Assolutamente. Sono cresciute le richieste di interviste, di recensioni. E sfruttando il podcast o la condivisione del live è girato anche di più il nome delle band, dei cantanti che abbiamo raccontato attraverso a Bootleg. E' stato comunque un momento che ci ha arricchito.
Da quello che hai potuto carpire dagli interventi degli artisti, la pandemia è stata un bene o un male per il cantautorato romano?
Devo dire che in tanti hanno preso questo tempo come un'occasione per lavorare su loro stessi, recuperare tempo per lavorare su vecchi pezzi, riaprire le nuove tracce. La maggior parte dei ragazzi che ho intervistato mi hanno detto che hanno preso questo tempo come un laboratorio. La musica non si è fermata.
E che ruolo ha avuto, secondo te, la musica dall'avvento del Covid?

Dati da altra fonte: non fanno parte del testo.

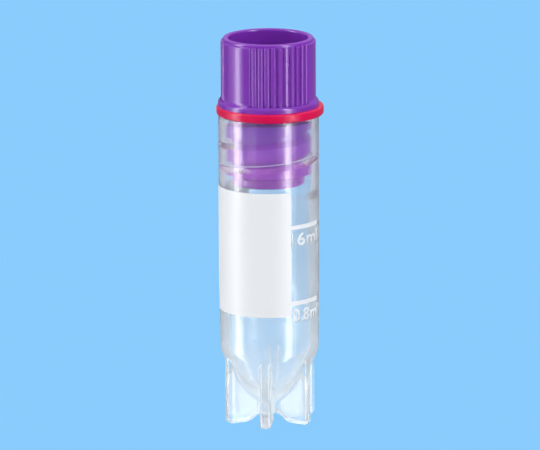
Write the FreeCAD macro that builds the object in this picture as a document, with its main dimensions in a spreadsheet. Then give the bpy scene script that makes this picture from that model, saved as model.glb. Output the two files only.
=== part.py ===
import FreeCAD, Part
import math
import os
from types import SimpleNamespace

import Sketcher

# Screw-cap cryovial for about 2 ml, in millimetres.
# +Z runs up the tube, and the origin is on the tube's axis in the plane that the feet stand on.
# Three mouldings: a clear tube on six star feet, a rubber seal ring and a ribbed screw cap.

document = FreeCAD.newDocument("Cryovial")

driving = [
    # Tube: wall, mouth and bore
    ("rimHeight", 38.98, "height of the tube's rim above the feet"),
    ("bodyRadius", 6.22, "outer radius of the straight part of the tube"),
    ("bandHeight", 19.0, "height where the straight outside ends and the draft begins"),
    ("footDraft", 0.12, "loss of radius between there and the shoulder"),
    ("tubeWall", 1.03, "wall below the thread"),
    ("threadWall", 0.82, "wall around the thread"),
    ("plugRoom", 0.6, "how far the wider, threaded mouth reaches below the plug"),
    ("mouthStep", 1.2, "height of the slope from the mouth to the bore"),
    ("mouthRound", 2.0, "rounding of both ends of that slope"),
    ("rimRound", 0.25, "rounding of the rim"),
    # Tube: the bottom, two cones with rounded meetings
    ("shoulderHeight", 9.04, "height where the wall turns into the upper cone"),
    ("shoulderRound", 2.5, "rounding there"),
    ("upperAngle", 25.0, "angle of the upper cone from the axis, degrees"),
    ("lowerAngle", 45.0, "angle of the lower cone from the axis, degrees"),
    ("kneeRound", 6.8, "rounding where the two cones meet, outside"),
    ("apexHeight", 0.72, "height of the lower cone's apex"),
    ("tipRadius", 0.35, "radius of the flat at the tip"),
    ("tipRound", 0.5, "rounding around it"),
    # Tube: star feet
    ("finCount", 6, "number of feet"),
    ("finTurn", 24.2, "turn of the first foot from +X, degrees"),
    ("finInset", 0.16, "step from the shoulder's wall in to the feet"),
    ("finThickness", 1.42, "thickness of a foot"),
    ("finEdge", 0.5, "rounding of a foot's long edges"),
    ("finCorner", 0.68, "rounding of a foot's outer lower corner"),
    ("finRoot", 0.3, "rounding where the feet meet the cones and each other"),
    ("solePlace", 3.02, "radius where the flat sole ends"),
    ("archPlace", 1.62, "radius where the arch levels out"),
    ("archHeight", 0.9, "height of the arch under the tip"),
    ("archRound", 1.1, "rounding of both bends of the arch"),
    # Thread
    ("lead", 2.95, "rise in one turn, right-handed"),
    ("threadPlace", 4.28, "depth of the groove's upper edge below the rim on the +X side"),
    ("threadDepth", 0.65, "depth of the groove in the plug"),
    ("grooveMouth", 1.4, "width of the groove at the plug's surface"),
    ("grooveSteep", 0.12, "drop of the groove's steep upper flank"),
    ("grooveFloor", 0.62, "width of the groove at its floor"),
    ("ridgeDrop", 0.48, "how far the tube's ridge starts below the groove's upper edge"),
    ("ridgeFoot", 0.88, "width of the ridge where it leaves the wall"),
    ("ridgeSteep", 0.1, "drop of the ridge's steep upper flank"),
    ("ridgeCrest", 0.08, "width of the ridge's crest"),
    ("ridgeTurns", 1.12, "turns of the ridge"),
    ("grooveTurns", 3.72, "turns of the groove, from free space below the plug up to the neck"),
    ("grooveStart", 2.0, "turns from its lower end up to threadPlace"),
    ("threadPlay", 0.1, "gap between the plug and the mouth"),
    ("crestPlay", 0.13, "gap between the ridge's crest and the groove's floor"),
    # Seal ring
    ("ringThickness", 1.1, "thickness of the ring"),
    ("ringOverhang", 0.43, "how far the ring stands out beyond the tube"),
    ("ringPlay", 0.25, "gap between the ring and the neck of the plug"),
    ("ringShift", 0.2, "how far the loose ring has slipped towards +X"),
    ("ringOuterRound", 0.25, "rounding of the ring's outer edges"),
    ("ringInnerRound", 0.15, "rounding of the ring's inner edges"),
    # Cap: head
    ("headHeight", 8.55, "height of the head above the ring"),
    ("flangeOverhang", 0.04, "how far the flange stands out beyond the tube"),
    ("flangeEdge", 0.5, "height of the flange's straight edge"),
    ("flareHeight", 0.5, "height of the flare from the flange to the grip"),
    ("flareWidth", 0.385, "width of the flare"),
    ("flareRound", 0.45, "rounding of the flare"),
    ("ribGroups", 3, "groups of ribs around the grip, which is smooth between them"),
    ("ribGrooves", 10, "number of grooves in a group"),
    ("ribPitch", 8.18, "angle from one groove to the next, degrees"),
    ("ribTurn", 7.8, "turn of the first groove from +X, degrees"),
    ("ribDepth", 0.25, "depth of the grooves between the ribs"),
    ("ribLand", 0.1, "width of the level top of a rib"),
    ("ribValley", 0.05, "width of the floor of a groove"),
    ("ribDrop", 0.25, "how far the grooves run down into the flare"),
    ("ribEnd", 0.36, "smooth band between the ribs and the top"),
    ("ribRound", 0.2, "rounding of the ribs' upper ends"),
    ("topWall", 0.695, "wall around the open recess, inside the grooves"),
    ("topRound", 0.25, "rounding of the top's edges"),
    ("recessFloor", 1.05, "thickness of the web under the recess"),
    # Cap: plug
    ("plugLength", 8.73, "length of the plug below the rim"),
    ("plugWall", 1.15, "wall of the hollow plug, inside the groove"),
    ("plugFloor", 1.1, "thickness of the plug's floor"),
    ("plugRound", 0.35, "rounding of the plug's lower edge"),
    ("pilotLength", 1.08, "straight pilot at the plug's lower end"),
    ("pilotRelief", 0.2, "step from the groove's floor in to the pilot"),
    ("pilotSlope", 0.42, "height of the slope from the pilot to the thread"),
    ("neckDrop", 0.3, "how far the plain neck reaches below the rim"),
    ("neckRelief", 0.05, "step from the groove's floor in to the neck"),
    ("neckSlope", 0.35, "height of the slope from the neck to the thread"),
]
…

Credo che tutti abbiamo preso consapevolezza di quanto la musica ci serva, di quanto faccia parte della nostra vita in maniera preponderante. E' stata un grande aiuto. La radio ha fatto un'opera sociale. Si è ritrovato il vero spirito della radio e cioè fare compagnia alle persone. La radio è stata terapeutica.
Ora però siete tornati in studio, con interviste in presenza. Come avete riorganizzato la trasmissione?
Come struttura ci siamo attrezzati per fare i tamponi internamente e diamo l'opportunità di fare il sierologico agli ospiti che ci vengono a trovare. Hanno un percorso pulito per arrivare nello studio e in questo modo si riesce a fare la puntata live in sicurezza. Averli in presenza è sicuramente tutta un'altra cosa, resta il piacere della chiacchierata e questo ci permette di portare avanti casa la filosofia di Bootleg.
Chi sono gli ascoltatori di Bootleg?
Ci ascoltano i ragazzi giovanissimi, ma anche tante persone dai 35 ai 45. Noi cerchiamo di portare l'ambiente del locale in radio, l'inclusione propria della musica e questo piace anche ad una fetta di pubblico più adulta. La gente che andava a L'Asino che vola, all'Angelo Mai, ad esempio, ritrova a Bootleg quell'atmosfera lì e per questo gli piace.
Roma quando conta per Bootleg, c'è un legame con la Capitale?
C'è un legame fortissimo con il territorio, nella mia trasmissione in particolare. Lo testavo in primis quando avevo la possibilità di andare nei locali. E' cresciuto nel tempo l'interesse da parte degli addetti ai lavori, dei gestori dei locali romani. Roma è fondamentale, è nel cuore della trasmissione.